Fourteen years have passed and now Jacob is ready to head back home with his wives and children and he is ready to have his bond-servitude considered paid in full by Laban but his father-in-law is not ready to let him go. He had profited greatly from the service of Jacob and that is something that he just didn’t want to give up so easily. I think Jacob had learned a valuable lesson in living with Laban that you reap what you sow because he had been just as crafty as Jacob.
Laban was, as was probably all of his counterparts in the area, a pagan who believed that there were many gods that existed in the spirit world. He must have seen Jacob’s God as just one of the many that were out there, so in verse 27 Laban invokes Jacob’s God and says tells him that he had “spiritually divined” that it was God who had caused them both to profit so greatly. Now this doesn’t mean that he believed in God but that this acknowledgement served him for a greater purpose and that was to get on the good side of Jacob.

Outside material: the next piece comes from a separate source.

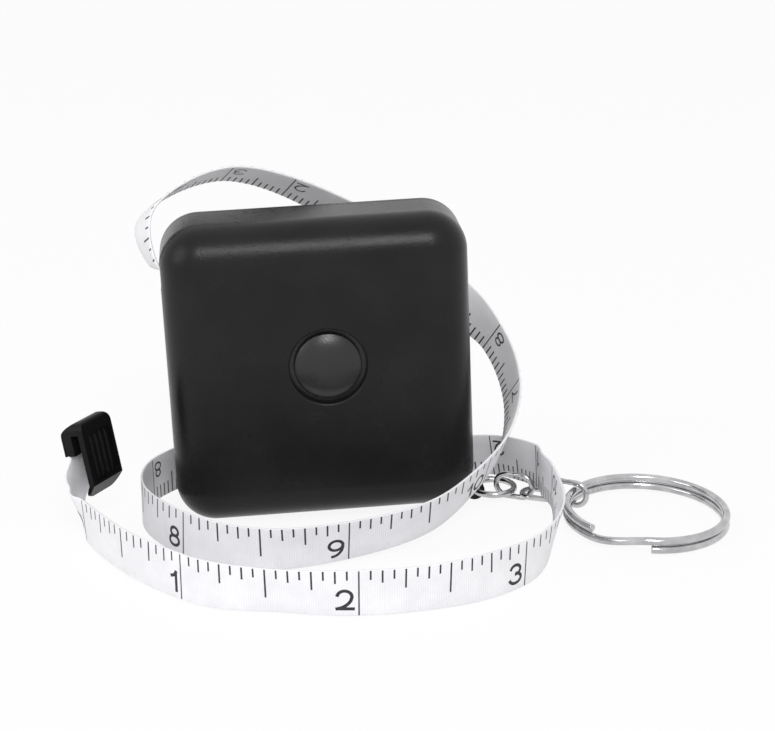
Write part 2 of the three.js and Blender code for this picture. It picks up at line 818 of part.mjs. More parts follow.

We see another battle of wits between Jacob and Laban again. This time it involves the livestock that Jacob had been tending, and we will see that his knowledge gives him a very good advantage over his father-in-law.
Jacob tells Laban that he will stay for a little while more if he is given all of the speckled and spotted sheep and goats, stating that it would be easier to identify one flock from the other.
Scholars still debate as to the deal about sticks making the animals produce certain types of offspring but either way Jacob figured something out or he had a lot of help from God.
Sheep were usually pure white and goats were normally dark brown or black and that was the favored result, especially for Laban, whose name strangely enough in Hebrew, means “White.”
Laban had expected that the amount of white sheep and dark goats would have vastly outnumbered the speckled and spotted animals and it seems now that he would realize that Jacob had finally gotten the better of him.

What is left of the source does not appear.